10 WAYS TO GET RAY CHARLES AND RONALD REAGAN INTO THE SAME POEM

1.

Begin with the rhythm of chapped hands traversing

the naked hips of a Raelette. Begin with the whispered

boundaries of a gone world. Forced to craft other English,

men stutter with their surfaces, jump when they touch

something raw. At birth, the cottony light of the real grew

faint until music swelled its arcing arms and claimed him.

At the very second of heaven, a history swerved close,

teased, but did not return. He said good-bye to strangers.

2.

What heaven would have him, ashed, so much of hollow,

now irritably whole? Imagine the gasping and gulping, the

sputtered queries at the sight of sunflowers and foil. There’s

a holy niche in hell for these harbingers of hard wisdoms,

men with this strain of jazz in them, men who have seen the

inward of women, heard colors settle, eased shameful things

into their mouths. The Last Rapture is best without his kind,

without his crazed seeing knock splintering the gilded wood.

3.

Which is the kill that repeats: To lose what you have seen, or

never to see what you have already lost? And the ears become

earth drums, huge hands, vessels. They rush to scream him

everything, including dust, cerulean, the moist blinking of a

woman’s hip. Even touch gets loud, shocking his long fingers,

jolting him upright in the damnable dark. His days become

his skin, blank and patient. Even when bellowed, many words,

like today and never, translate to nothing truly seen or known.

4.

Sudden mothers, lying clocks, warm canes. Women are

everywhere. He has buckled beneath their gazing, knowing

how truly they see him, straining erect, eyes bop-do-ditty in

a bobbing head. He allows them their pity strolls across his

map while he moves his palms up and down, flat against their

waiting faces, reading, reading. They stink so good, and he is

amazed at their talent for tangling the recalled. But they talk

too damned much. All those split declaratives deny his eyes.

5.

The politics of smooth and unpuckered, the sounds of a man

reciting what he will never know. What separates the living of

this from the dying of it, it is all that no-color, that hugest of

sound, the din, fingertips swollen from touching everything

twice, the dim wattage of time crawling beyond where it was.
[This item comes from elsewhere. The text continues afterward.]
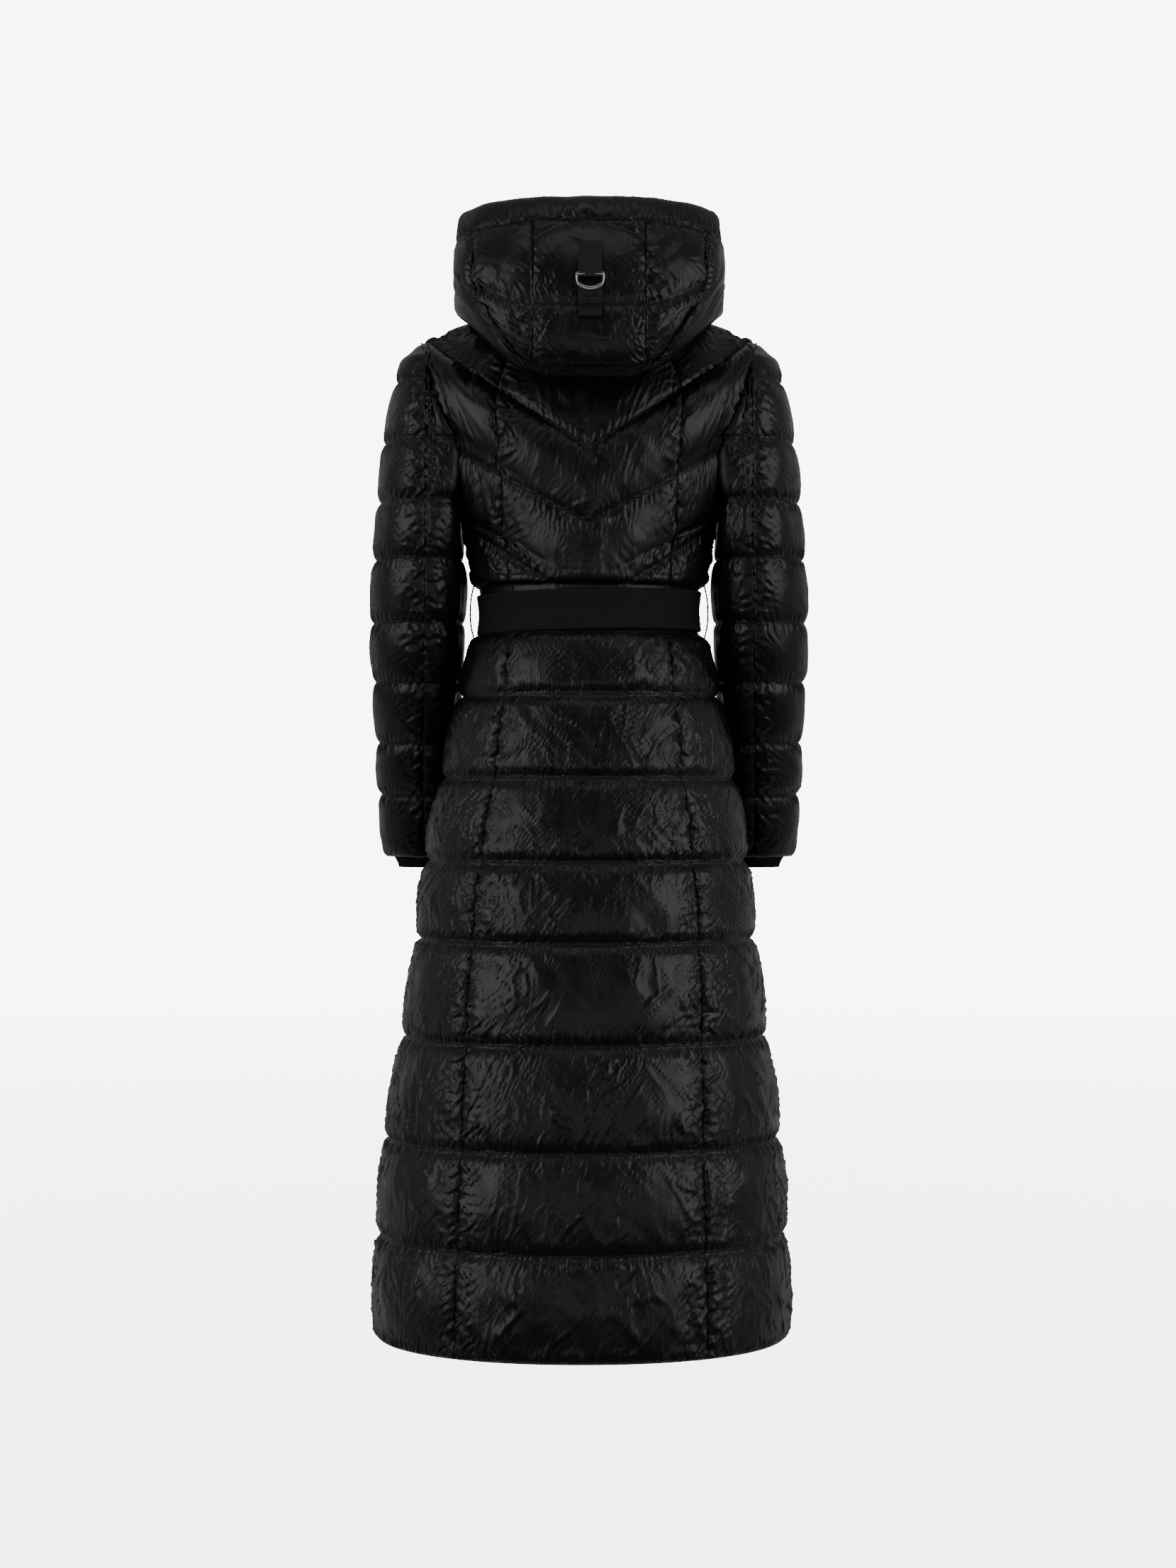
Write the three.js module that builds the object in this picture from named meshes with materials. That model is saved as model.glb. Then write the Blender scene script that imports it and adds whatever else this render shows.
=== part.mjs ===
// A long hooded down coat, filled out as it is when worn, built as hollow padded walls.
// Millimetres, +Z up. The front faces -Y, the wearer's left is +X.
// The origin is the centre of the neck opening, level with the neck points of the shoulders.
import * as THREE from "three";

// Walls and seams.
const seamGap = 0.4;
const wallOut = 1.5;
const wallIn = 1.5;
const laidOver = 0.4;

// Height of the down pillows at the middle of a channel.
const skirtPuff = 11;
const bodicePuff = 9;
const sleevePuff = 8;
const hoodPuff = 9;

// Level where each part of the coat begins or ends.
const waistZ = -355;
const beltTopZ = -332;
const beltBottomZ = -380;
const wristZ = -651;

// Rows of the skirt, one for each quilting seam: half width, half depth, place of the long
// back seam, and how far the row leans to the wearer's left.
const skirtRows = [
  { z: waistZ, halfWidth: 127, halfDepth: 105, seamX: 88, lean: 0 },
  { z: -382, halfWidth: 129, halfDepth: 106, seamX: 88, lean: 0 },
  { z: -456, halfWidth: 148, halfDepth: 121, seamX: 95, lean: 0 },
  { z: -554, halfWidth: 167, halfDepth: 136, seamX: 106, lean: 1 },
  { z: -652, halfWidth: 184, halfDepth: 150, seamX: 119, lean: 3 },
  { z: -746, halfWidth: 194, halfDepth: 161, seamX: 127, lean: 4 },
  { z: -863, halfWidth: 210, halfDepth: 172, seamX: 132, lean: 6 },
  { z: -985, halfWidth: 228, halfDepth: 183, seamX: 135, lean: 8 },
  { z: -1100, halfWidth: 236, halfDepth: 191, seamX: 139, lean: 9 },
  { z: -1222, halfWidth: 241, halfDepth: 198, seamX: 141, lean: 9 },
];

// Rows of the bodice, one for each chevron: centre of the back and of the front, the length of
// the level handle there, and the direction and length in which the row leaves its outer end.
const bodiceRows = [
  { backY: 105, backZ: waistZ, frontY: -105, frontZ: waistZ, handle: 70, outX: 0, outY: 57, outZ: 0, seamX: 88 },
  { backY: 106.5, backZ: -349, frontY: -107, frontZ: -349, handle: 74, outX: -12, outY: 56, outZ: -34, seamX: 93 },
  { backY: 119, backZ: -256, frontY: -124, frontZ: -256, handle: 64, outX: -42, outY: 30, outZ: -30, seamX: 101 },
  { backY: 121, backZ: -170, frontY: -119, frontZ: -170, handle: 70, outX: -38, outY: 52, outZ: -38, seamX: 107 },
  { backY: 62, backZ: -8, frontY: -74, frontZ: -52, handle: 42, outX: -6, outY: 34, outZ: -8, seamX: 62 },
];

// The armhole: an upright loop from the shoulder point round the armpit.
const armhole = { topZ: -32, lowZ: -215, halfDepth: 72, topX: 202, midX: 158, lowX: 165 };
const neckPoint = { x: 78, z: 9 };
const chevronAngle = 2.02;

// Level sections of the sleeve: line of the two sleeve seams, outer and inner reach, middle and
// half depth.
const sleeveRows = [
  { z: -32, seamX: 202, outX: 202.4, inX: 201.8, midY: 0, halfDepth: 0.2 },
  { z: -38, seamX: 200, outX: 209, inX: 199, midY: 0, halfDepth: 26 },
  { z: -48, seamX: 197, outX: 215, inX: 190, midY: 0, halfDepth: 42 },
  { z: -81, seamX: 193, outX: 226, inX: 172, midY: 0, halfDepth: 66 },
  { z: -154, seamX: 194, outX: 241, inX: 162, midY: 0, halfDepth: 78 },
  { z: -224, seamX: 195, outX: 247, inX: 163, midY: -1, halfDepth: 75 },
  { z: -292, seamX: 196, outX: 253, inX: 155, midY: -6, halfDepth: 68 },
  { z: -367, seamX: 197, outX: 257, inX: 157, midY: -18, halfDepth: 62 },
  { z: -437, seamX: 199, outX: 256, inX: 162, midY: -38, halfDepth: 57 },
  { z: -510, seamX: 202, outX: 254, inX: 163, midY: -68, halfDepth: 52 },
  { z: -573, seamX: 204, outX: 253, inX: 164, midY: -95, halfDepth: 48 },
  { z: wristZ, seamX: 204, outX: 249, inX: 163, midY: -126, halfDepth: 43 },
];
const sleeveSeams = [-32, -81, -154, -224, -292, -367, -437, -510, -573, wristZ];

// Rows of the hood, from the neck seam down its underside, round the bottom of the bag, up the
// outside and over the rim: centre of the back, width of the level part, side, and front.
const hoodRows = [
  { backY: 63, backZ: -5, level: 8, sideX: 78, sideY: 0, sideZ: 12, frontY: -74, frontZ: -49, crownX: 26 },
  { backY: 96, backZ: -14, level: 16, sideX: 106, sideY: 22, sideZ: 25, frontY: -90, frontZ: -34, crownX: 30 },
  { backY: 124, backZ: -52, level: 24, sideX: 132, sideY: 50, sideZ: 14, frontY: -99, frontZ: -18, crownX: 34 },
  { backY: 142, backZ: -84, level: 34, sideX: 148, sideY: 70, sideZ: -4, frontY: -105, frontZ: -3, crownX: 42 },
  { backY: 162, backZ: -68, level: 46, sideX: 152, sideY: 80, sideZ: 14, frontY: -108, frontZ: 6, crownX: 84 },
  { backY: 170, backZ: -22, level: 60, sideX: 152, sideY: 82, sideZ: 34, frontY: -109, frontZ: 15, crownX: 112 },
  { backY: 164, backZ: 40, level: 70, sideX: 150, sideY: 76, sideZ: 54, frontY: -108, frontZ: 24, crownX: 123 },
  { backY: 144, backZ: 92, level: 40, sideX: 146, sideY: 62, sideZ: 72, frontY: -105, frontZ: 34, crownX: 126 },
  { backY: 124, backZ: 115, level: 60, sideX: 142, sideY: 50, sideZ: 98, frontY: -99, frontZ: 50, crownX: 120 },
  { backY: 108, backZ: 104, level: 60, sideX: 130, sideY: 46, sideZ: 90, frontY: -90, frontZ: 44, crownX: 112 },
];
const hoodRim = 7;
const crownCentreX = 62;
const neckGap = 1.6;
const hoodGap = 0.5;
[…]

Faces, angle and ghost, rise up to him, dance their mean

little circumstance dance, claim the simplest drifting names.

Slamming all his eyes against them only carves the hard loss.

6.

Promise drips from songs, but the heart can’t see anything.

7.

The body, snide prankster, won’t stop. Tumbling through sheets

leaves a bright sting. The right music ignites even the flattest ass.

Damned toes tap. Anything on the tongue must be swallowed or

expelled. The gut fills, piss trickles. Eyes flap open, even though.

The elbow cranks, the cock stiffens, roots of thirst and addictions

thicken. The sun bakes blank recollection on open skin. Inside him

a wretched world spins, machine unerring, striving for such a silly

perfect. The body doesn’t need moonwash or windows. It just churns.

8.

His pulse has the gall to beat urgently, like it does when one spies

a familiar canvas or a lostago sweet. It’s as if one of his strangers

has dangled life’s pointed, two-pronged instruction just inside the

void: Remember what you have seen. See what you remember. He

spends his days straining toward either or both of these squiggling

concepts, building whole novels on a hint of ginger riding someone’s

breath. In the end, almost buried by his sad collage, he clings to a

single truth: Whenever he asks for water, it arrives. It always arrives.

9.

When a gone man dies, what could possibly be taken away? It must

be the light that leaves, darkening even places it has never touched.

10.

Salvation blesses him with gasping eyes, pinned open and glaring,

and hours that slide like silver over his skin. The first thing he sees

is everything. His whole life hurtles past, paining him with its

scarlets and excess, the pulsing soundtrack a sweet irritant. The

first thing he sees is all of it, the interminable meetings, the mercy

fucks, a sweaty tumbler of ice water, finally his own knees. Eternity

is this looped, unblinking cinema of himself. Paradise is crammed

with the cruelly blessed struck dumb by scenes too loud to live.